Lily Weaver, a trans woman, attorney and California state employee based in Los Angeles, was also affected by what Newsom said. She’s worked for the governor. And after she read about his remarks, she went to the gym — where, while swimming in the pool, the other women were doing laps around her. They’re stronger swimmers than she is. And it caused her to reflect: These conversations around fairness in women’s sports always seem to portray people like her as inherently stronger, inherently faster than cisgender women. To her, that idea is rooted in adherence to a belief in male supremacy — and she wishes more people would reject this idea.
“I have yet to find an argument for the total exclusion of trans women from women’s sports that is not rooted in an assumption of male supremacy, when you take it apart and look at it.
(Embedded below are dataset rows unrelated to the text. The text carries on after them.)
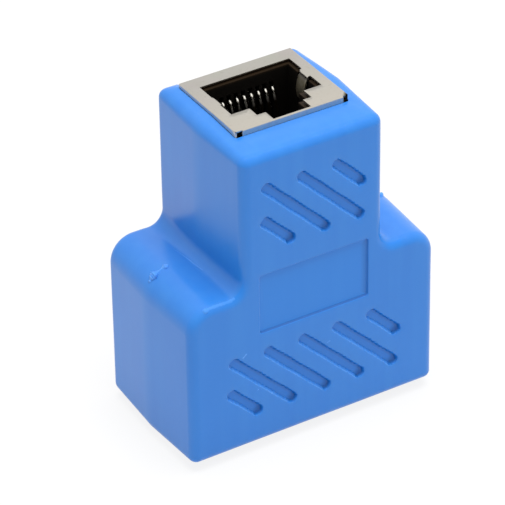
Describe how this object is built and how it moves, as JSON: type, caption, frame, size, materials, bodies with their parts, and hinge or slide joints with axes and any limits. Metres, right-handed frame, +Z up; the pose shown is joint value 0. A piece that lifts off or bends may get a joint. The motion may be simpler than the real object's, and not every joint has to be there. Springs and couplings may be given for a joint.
{
  "type": "network splitter adapter",
  "caption": "Tee-shaped moulded adapter that joins a shielded modular network socket on its stem to matching sockets in its wide lower block.",
  "frame": {"origin": "middle of the underside's bounding rectangle, on the plane of the two lower socket faces that the part stands on", "axes": "+Z up along the stem out of the top socket, X along the wide lower block, -Y towards the face with the recessed panel"},
  "size_m": [0.0364, 0.0206, 0.0443],
  "materials": {
    "moulded_body": "soft moulded PVC, satin",
    "shield": "nickel plated sheet, satin",
    "housing": "black moulded PBT",
    "carrier": "black moulded PBT",
    "contact": "gold flashed spring wire",
    "board": "glass-filled epoxy with green mask"
  },
  "bodies": {
    "root": {"body": "moulded_body", "circuit_board": "board", "top_shield": "shield", "top_housing": "housing", "top_carrier": "carrier", "top_contact_1": "contact", "top_contact_2": "contact", "top_contact_3": "contact", "top_contact_4": "contact", "top_contact_5": "contact", "top_contact_6": "contact", "top_contact_7": "contact", "top_contact_8": "contact", "left_shield": "shield", "left_housing": "housing", "left_carrier": "carrier", "left_contact_1": "contact", "left_contact_2": "contact", "left_contact_3": "contact", "left_contact_4": "contact", "left_contact_5": "contact", "left_contact_6": "contact", "left_contact_7": "contact", "left_contact_8": "contact", "right_shield": "shield", "right_housing": "housing", "right_carrier": "carrier", "right_contact_1": "contact", "right_contact_2": "contact", "right_contact_3": "contact", "right_contact_4": "contact", "right_contact_5": "contact", "right_contact_6": "contact", "right_contact_7": "contact", "right_contact_8": "contact"}
  },
  "joints": []
}
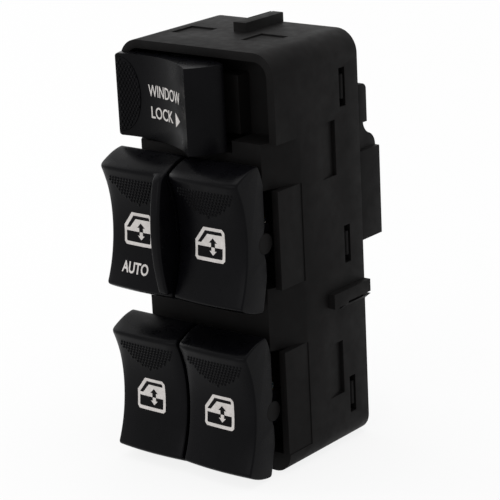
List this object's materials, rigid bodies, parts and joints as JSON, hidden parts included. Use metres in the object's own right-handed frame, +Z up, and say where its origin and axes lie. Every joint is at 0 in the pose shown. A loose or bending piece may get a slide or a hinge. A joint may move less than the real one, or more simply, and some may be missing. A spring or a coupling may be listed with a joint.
{
  "type": "power window switch",
  "caption": "Driver's window switch block with rocking window buttons, a window lock button and a plug socket.",
  "frame": {"origin": "middle of the case's flat lower end, on the surface that the switch stands on", "axes": "+Z up along the case's length towards the lock button, +Y from the buttons to the plug socket, +X to the right of someone who faces the buttons"},
  "size_m": [0.0534, 0.0606, 0.1115],
  "materials": {
    "case_plastic": "fine matt grain",
    "cover_plastic": "fine matt grain",
    "button_plastic": "satin paint over a fine grain",
    "board_laminate": "green solder mask",
    "tinned_brass": "tin plated",
    "contact_metal": "stamped strip",
    "lamp_plastic": "moulded",
    "plunger_plastic": "natural",
    "spring_steel": "drawn wire",
    "base_plastic": "natural"
  },
  "bodies": {
    "housing": {"case": "case_plastic", "rear_cover": "cover_plastic", "circuit_board": "board_laminate", "plug_pins": "tinned_brass", "backlights": "lamp_plastic", "contact_base_driver": "base_plastic", "terminals_driver": "contact_metal", "contact_base_passenger": "base_plastic", "terminals_passenger": "contact_metal", "contact_base_rear_left": "base_plastic", "terminals_rear_left": "contact_metal", "contact_base_rear_right": "base_plastic", "terminals_rear_right": "contact_metal", "contact_base_lock": "base_plastic", "terminals_lock": "contact_metal"},
    "button_driver": {"rocker_driver": "button_plastic", "spring_driver": "spring_steel"},
    "plunger_driver": {"plunger_driver": "plunger_plastic"},
    "blade_driver": {"contact_blade_driver": "contact_metal"},
    "button_passenger": {"rocker_passenger": "button_plastic", "spring_passenger": "spring_steel"},
    "plunger_passenger": {"plunger_passenger": "plunger_plastic"},
    "blade_passenger": {"contact_blade_passenger": "contact_metal"},
    "button_rear_left": {"rocker_rear_left": "button_plastic", "spring_rear_left": "spring_steel"},
    "plunger_rear_left": {"plunger_rear_left": "plunger_plastic"},
    "blade_rear_left": {"contact_blade_rear_left": "contact_metal"},
    "button_rear_right": {"rocker_rear_right": "button_plastic", "spring_rear_right": "spring_steel"},
    "plunger_rear_right": {"plunger_rear_right": "plunger_plastic"},
    "blade_rear_right": {"contact_blade_rear_right": "contact_metal"},
    "button_lock": {"lock_button": "button_plastic", "spring_lock": "spring_steel"},
    "plunger_lock": {"plunger_lock": "plunger_plastic"},
    "blade_lock": {"contact_blade_lock": "contact_metal"}
  },
  "joints": [
    {"name": "driver_tilt", "type": "hinge", "parent": "housing", "child": "button_driver", "pos_m": [-0.01068, -0.0206, 0.0622], "axis": [1, 0, 0], "range_deg": [-6, 9], "stiffness_Nm_per_rad": 0.3},
    {"name": "driver_plunger_slide", "type": "slide", "parent": "button_driver", "child": "plunger_driver", "axis": [0, -1, 0], "range_m": [0, 0.0006], "stiffness_N_per_m": 300, "springref_m": -0.002, "deforming": ["spring_driver"]},
    {"name": "driver_blade_tilt", "type": "hinge", "parent": "housing", "child": "blade_driver", "pos_m": [-0.01068, -0.0046, 0.0622], "axis": [1, 0, 0], "range_deg": [-9, 6]},
    {"name": "passenger_tilt", "type": "hinge", "parent": "housing", "child": "button_passenger", "pos_m": [0.01188, -0.0206, 0.0622], "axis": [1, 0, 0], "range_deg": [-6, 6], "stiffness_Nm_per_rad": 0.3},
    {"name": "passenger_plunger_slide", "type": "slide", "parent": "button_passenger", "child": "plunger_passenger", "axis": [0, -1, 0], "range_m": [0, 0.0006], "stiffness_N_per_m": 300, "springref_m": -0.002, "deforming": ["spring_passenger"]},
    {"name": "passenger_blade_tilt", "type": "hinge", "parent": "housing", "child": "blade_passenger", "pos_m": [0.01188, -0.0046, 0.0622], "axis": [1, 0, 0], "range_deg": [-6, 6]},
    {"name": "rear_left_tilt", "type": "hinge", "parent": "housing", "child": "button_rear_left", "pos_m": [-0.01068, -0.0206, 0.018], "axis": [1, 0, 0], "range_deg": [-6, 6], "stiffness_Nm_per_rad": 0.3},
    {"name": "rear_left_plunger_slide", "type": "slide", "parent": "button_rear_left", "child": "plunger_rear_left", "axis": [0, -1, 0], "range_m": [0, 0.0006], "stiffness_N_per_m": 300, "springref_m": -0.002, "deforming": ["spring_rear_left"]},
    {"name": "rear_left_blade_tilt", "type": "hinge", "parent": "housing", "child": "blade_rear_left", "pos_m": [-0.01068, -0.0046, 0.018], "axis": [1, 0, 0], "range_deg": [-6, 6]},
    {"name": "rear_right_tilt", "type": "hinge", "parent": "housing", "child": "button_rear_right", "pos_m": [0.01188, -0.0206, 0.018], "axis": [1, 0, 0], "range_deg": [-6, 6], "stiffness_Nm_per_rad": 0.3},
    {"name": "rear_right_plunger_slide", "type": "slide", "parent": "button_rear_right", "child": "plunger_rear_right", "axis": [0, -1, 0], "range_m": [0, 0.0006], "stiffness_N_per_m": 300, "springref_m": -0.002, "deforming": ["spring_rear_right"]},
    {"name": "rear_right_blade_tilt", "type": "hinge", "parent": "housing", "child": "blade_rear_right", "pos_m": [0.01188, -0.0046, 0.018], "axis": [1, 0, 0], "range_deg": [-6, 6]},
    {"name": "lock_tilt", "type": "hinge", "parent": "housing", "child": "button_lock", "pos_m": [-0.0064, -0.0136, 0.09475], "axis": [0, 0, 1], "range_deg": [0, 12]},
    {"name": "lock_plunger_slide", "type": "slide", "parent": "button_lock", "child": "plunger_lock", "axis": [-0.1045, -0.9945, 0], "range_m": [0, 0.0006], "stiffness_N_per_m": 300, "springref_m": -0.002, "deforming": ["spring_lock"]},
    {"name": "lock_blade_tilt", "type": "hinge", "parent": "housing", "child": "blade_lock", "pos_m": [-0.0064, -0.0046, 0.09475], "axis": [0, 0, 1], "range_deg": [-12, 0]}
  ],
  "couplings": [
    {"joint": "driver_blade_tilt", "follows": "driver_tilt", "ratio": -1},
    {"joint": "passenger_blade_tilt", "follows": "passenger_tilt", "ratio": -1},
    {"joint": "rear_left_blade_tilt", "follows": "rear_left_tilt", "ratio": -1},
    {"joint": "rear_right_blade_tilt", "follows": "rear_right_tilt", "ratio": -1},
    {"joint": "lock_blade_tilt", "follows": "lock_tilt", "ratio": -1}
  ]
}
That’s concerning,” she said.
The kinds of conversations that she wishes took place around fairness in women’s sports, when it comes to transgender women athletes, is an acknowledgement that all women’s bodies are different —including trans women. Hormones affect their bodies differently. That may mean extra steps need to be taken in individual sports to ensure that competitions are fair, she said, but total bans shouldn’t be considered.
And at the end of the day, she said, the people in power having these conversations should remember that trans people in their lives are listening.
“I think that it would be wonderful if the folks having these conversations about trans people remember that trans people work for them. The parents of trans people work for them. The partners of trans people work for them,” she said.